The confusion, I think, and I think it is a general one, is due to the fact that the principle of double effect in its actual applications usually involves two elements: the drawing of the line between intentional and preter-intentional effect, and the judgment that this line is also a line between permissible and impermissible acts. When we talk about double effect we sometimes mean the former and sometimes both the former and the latter. This latter judgment cannot be based on the distinction of effects alone. (Thus Aquinas, for instance, claims that it is permissible to kill someone as a preter-intentional effect of one's act, assuming that everything is done in a proportionate manner, because self-preservation is natural.) But to get to the point that you are properly understanding the act in question, you need to remove confusions about effects that lead to equivocation on the subject; and to do this you have to begin applying the principle of double effect. This is, of course, not a sufficient condition; but it certainly is a necessary one.

To put it in other terms: when you have determined that an act is intrinsically immoral, this means that it is immoral when you have taken into account every morally relevant feature of the act. Only then can you determine the actual object of this particular act. Thus it is trivially true that if an act is intrinsically immoral, applying the principle of double effect does not show it to be permissible, because recognizing it as intrinsically immoral involves already having taken into account the distinction of effects (otherwise we are being dangerously vague about which act we are talking about). Thus we have to have already applied the principle of double effect to judge that the particular act in question is intrinsically immoral. It is certainly true that the application of the distinction of effects does not on its own show that any act is permissible; what it does is identify one very important way in which people get confused about which act they are talking about -- and this confusion can in some cases be all the difference between an act that is permissible and an act that is impermissible. The permissibility (or impermissibility) has to be shown on other grounds. But in every case what we will be investigating is the permissibility or impermissibility of acts that the distinction of the double effect has distinguished. Given the distinction, there is a further step of saying that, in the case of an act in which a good effect is intended and a bad effect is preter-intentional, the bad effect's being preter-intentional is enough to make it permissible if:

(1) the particular way the good effect is intended is itself not intrinsically evil (we can, of course, intend good effects in intrinsically disordered ways, and many immoral actions involve intending good things in evil ways);
(2) the bad effect is permitted but not actively willed;
(3) the good effect is at least as natural an effect for that action as the bad effect;
(4) the good effect is substantially good in comparison with the bad effect.

There has historically been some controversy about how (4) is best determined, and about what exactly happens if conditions (2) or (3) are not met. Everyone agrees, though, that if all four conditions are met the act is permissible. In practice we tend sometimes to use 'principle of double effect' to refer to the distinction of effects (given that this can sometimes make apparently impermissible acts permissible) and sometime to use it to refer to the distinction plus a set of criteria of permissibility like the above. The former alone tells us nothing about permissibility, but it is necessary for determining whether any moral act is intrinsically evil or permissible.
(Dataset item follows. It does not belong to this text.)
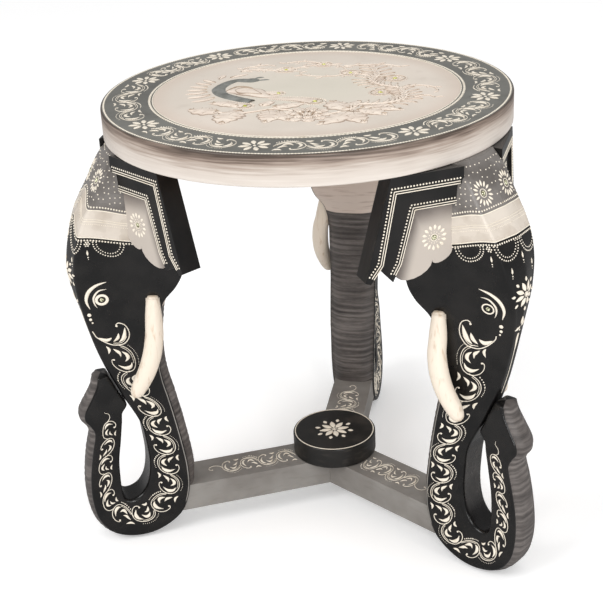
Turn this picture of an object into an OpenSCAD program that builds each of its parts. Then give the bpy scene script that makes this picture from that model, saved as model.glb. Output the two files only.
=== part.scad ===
// Round painted side table on three carved elephant-head legs, with a three-armed
// stretcher and a disc hub. Millimetres, +Z up. The origin lies on the floor under the
// middle of the table's bounding box, so the legs' axis stands at (0, axis_y) and the top's
// a little to -X of it. The back leg points along +Y, the front legs to 210 and 330 degrees.

/* [Overall] */
// Height from the floor to the painted face of the top
table_h = 463; // [450:1:475]

/* [Top board] */
// Diameter of the round top board
top_d = 406; // [398:1:420]
// Thickness of the top board
top_t = 30; // [26:1:36]
// How far the hand-fitted top stands off the legs' centre, along -X
top_shift = 4; // [0:1:8]
// Rounding of the top board's edges
top_round = 2; // [1:0.5:4]

/* [Legs] */
// Distance from the top's edge in to the flat back of each head
head_set = 55; // [50:1:60]
// How far the curled foot reaches out from the head's back
leg_reach = 117; // [112:1:120]
// Width of a head across its back
head_w = 84; // [80:1:90]
// Width of the forehead under the cap
brow_w = 60; // [56:1:64]
// Width of the trunk's ribbed inner face
trunk_w = 57; // [54:1:60]
// Width of the trunk's ribbed outer face near its tip
tip_w = 36; // [32:1:40]
// Clear gap between the curled tip and the trunk that it leans on
tip_gap = 1.5; // [1:0.25:2.5]
// How far the leg's corners are eased
corner_ease = 4; // [2:0.5:5]

/* [Ears] */
// Length of an ear board's upper edge, from the head to its outer edge
ear_l = 62; // [56:1:66]
// How much wider an ear board is at its foot than at its upper edge
ear_flare = 26; // [20:1:30]
// Height of an ear board down to its outer corner
ear_h = 95; // [90:1:100]
// Thickness of an ear board where it is thinnest
ear_t = 16; // [13:0.5:18]
// Height of each of the two carved steps on an ear's face
ear_step = 3; // [2:0.25:4]
// Distance from an ear's upper edge to its first carved step
ear_rim = 16; // [14:0.5:18]
// Distance from the first carved step to the second
ear_panel = 19; // [16:0.5:20]
// Angle between an ear board and the line out from the table's axis
ear_angle = 63; // [60:1:66]
// Distance from a leg's middle plane to the cheek plane that an ear butts against
ear_root = 29; // [26:0.5:30]

/* [Tusks] */
// Diameter of a tusk where it leaves the cheek
tusk_root_d = 14; // [12:0.5:15]
// Diameter of a tusk at its thickest
tusk_d = 19; // [18:0.5:20]
// Diameter of the peg that holds a tusk in the cheek
tusk_peg_d = 8; // [6:0.5:9]
// Length of that peg
tusk_peg_l = 14; // [10:1:18]
// Clearance round a tusk in the groove that it is let into
tusk_fit = 0.3; // [0.2:0.05:0.6]

/* [Stretcher] */
// Width of a stretcher arm
arm_w = 46; // [40:1:48]
// Height of a stretcher arm
arm_h = 30; // [28:1:32]
// Floor clearance under the arms
arm_lift = 24; // [22:1:26]
// Depth that an arm is let into the inner side of a trunk
arm_housing = 9; // [7:0.5:12]
// How far the hand-fitted hub stands off the table's axis, along +X
hub_shift = 10; // [0:1:16]
// Diameter of the hub disc
hub_d = 91; // [84:1:98]
// Thickness of the hub disc
hub_t = 23; // [20:1:28]
// Bevel round the hub disc's upper edge
hub_bevel = 1.5; // [0.5:0.5:3]

/* [Joinery] */
// Diameter of the wooden dowels
dowel_d = 8; // [6:0.5:9]
// Length of the dowels between top and legs
top_dowel_l = 40; // [32:1:44]
// Length of the dowels between arms and legs
arm_dowel_l = 36; // [30:1:40]
// Length of the dowels between ears and heads
ear_dowel_l = 26; // [22:1:28]
// Air left at the blind ends of a dowel or tusk peg
end_air = 0.5; // [0.25:0.25:0.75]
// Shank diameter of the wood screws
screw_d = 5; // [4:0.25:6]
// Head diameter of the wood screws
screw_head_d = 10; // [9:0.25:11]
// Length of the screws through the top, head included
top_screw_l = 70; // [55:1:80]
// Length of the screws under the hub, head included
hub_screw_l = 40; // [36:1:44]
// Depth of the wooden plug over a top screw
plug_depth = 8; // [5:0.5:10]

/* [Glass gems] */
// Diameter of the gems on caps, ears and top
gem_d = 5; // [4:0.25:5.5]
// Diameter of the gem in each eye
eye_gem_d = 4.5; // [3.5:0.25:5]
// Depth of a gem's seat
gem_seat = 1; // [0.6:0.1:1.4]
// Height of a gem's dome over its seat's rim
gem_dome = 1.4; // [1:0.1:1.8]

/* [Hidden] */
$fn = 48;

leg_h = table_h - top_t;
head_in = top_d / 2 - head_set;
FRONT_LEFT = 0;
FRONT_RIGHT = 1;
BACK = 2;
LEGS = [FRONT_LEFT, FRONT_RIGHT, BACK];
LEG_ANGLES = [210, 330, 90];
// Larger than the table, for cutting half spaces away
beyond = 2 * top_d;

// Half width of the keel in front of the trunk, and of the edge round the loop's hole
keel = 7;
hole_edge = 16;
// How far the head's back, the ribbed face down the trunk and round the foot, and the
// forehead swell
back_swell = 1;
rib_swell = 11;
foot_swell = 5;
brow_swell = 4;
hw = head_w / 2;
bw = brow_w / 2;
tw = trunk_w / 2;
ew = tip_w / 2;

// Front of the trunk where the curled tip leans on it: height, then distance out
TRUNK_FRONT = [[134, 60.5], [167, 73.5], [193, 83.5], [217, 91.5], [241, 97.5]];
function trunk_front(z) = lookup(z, TRUNK_FRONT);
function lip(z) = trunk_front(z) + tip_gap;

// Cross-sections from the top of the head down the trunk, round the foot and up the curled
// tip. Each row is the inner point (out, up), the outer point (out, up) and the half width
// at each of them. Out is counted from the head's back and up from the floor.
SECTIONS = [
    [0, 427, 52, 427, hw, bw],
    [0, 412, 65, 413, hw, bw],
    [0, 390, 78, 391, hw, bw],
    [0, 363, 94, 364, hw, bw * 0.95],
    [0, 337, 103, 338, hw, bw * 0.83],
    [2, 307, 107, 311, hw, bw * 0.58],
    [10, 289, 106, 287, hw * 0.93, bw * 0.37],
    [23, 271, 102, 263, hw * 0.74, keel + 1],
    [30, 249, trunk_front(241), 241, tw * 0.98, keel],
    [33, 221, trunk_front(217), 217, tw, keel],
    [32, 193, trunk_front(193), 193, tw, keel + 1],
    [26, 163, trunk_front(167), 167, tw, keel + 5],
    [20.5, 133, trunk_front(134), 134, tw, hole_edge],
    [16, 104, 58, 106, tw * 0.98, hole_edge],
    [13, 77, 57, 81, tw * 0.96, hole_edge],
    [14, 49, 61, 60, tw * 0.92, hole_edge],
    [24, 23, 68, 48, tw * 0.88, hole_edge],
    [47, 7, 75, 42.5, tw * 0.84, hole_edge],
    [72, 3, 83, 41.5, tw * 0.8, hole_edge],
    [97, 10, 88, 46, tw * 0.75, hole_edge],
    [112, 28, 89.5, 56, ew * 1.12, hole_edge - 1],
    [117, 52, 90, 72, ew * 1.06, hole_edge - 2],
    [116, 80, 89, 92, ew, hole_edge - 2],
    [111, 108, 84, 114, ew, hole_edge - 3],
    [106, 129, 79, 136, ew * 0.96, hole_edge - 3],
    [109, 139, 76, 147, ew * 0.93, hole_edge - 3],
    [114, 147, lip(156), 156, ew * 0.9, hole_edge - 3],
    [113, 156, lip(165), 165, ew * 0.87, hole_edge - 3],
    [106, 168, lip(175), 175, ew * 0.83, hole_edge - 3],
    [99, 180, lip(184), 184, ew * 0.78, hole_edge - 4],
    [96, 190, lip(191), 191, ew * 0.72, hole_edge - 5]];
last_section = len(SECTIONS) - 1;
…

The latter does tell us whether an act is permissible; determining whether something is intrinsically evil or not is indeed a key element of it, but a great deal depends on whether you presume the new acts identified by the distinction to be intrinsically evil until proven permissible or permissible until proven impermissible.

We can sum it all up with an example. Murder is an intrinsically evil act. But to determine whether an act is murder requires first distinguishing intentional and preter-intentional effects, and recognizing that this distinction has important bearing on how the act is to be understood in the first place. So, faced with an act of killing, we consider what effects were intended and what effects were preter-intentional. Suppose someone tried to fend off an attacker, leading to the attacker's death. We then ask if the person who was attacked was concerned at the time with simply protecting his own life, and not bent on killing the attacker. Suppose it to be so. We then ask if the end of protecting one's own life is a good one to will. It is. We then ask if the person who was attacked used a reasonable amount of force in his defense (rather than, say, plunging a knife twenty times into the attacker's body). Suppose it to be so. This means that the means was proportionate to the end. We then ask if there was any general imprudence on the part of the person attacked. That is, we want to know whether the person attacked should have chosen some alternative course that would not have resulted in the attacker's death but would still have fully preserved the end of self-preservation. (It's possible, of course, that a person could genuinely intend self-preservation rather than murder, and in the act itself exercise restrain and a sense of proportion, but be certainly wrong for getting into the situation in the first place. A man in a duel to 'preserve his honor' may intend only self-preservation, and strictly restrain himself to proportionate means, but that doesn't of itself make the act of killing permissible.) This can be a tricky thing to evaluate; sometimes the imprudence will be minor, and simply will make the act less good than it usually would be, while often it will be major enough to make the good intention and proportionate means simply a component part of a larger immoral act. Suppose the person attacked were set upon suddenly and without warning, not having been negligent. Then there is nothing about the act that makes it wrong, however similar it may look to an act of outright murder under similar conditions.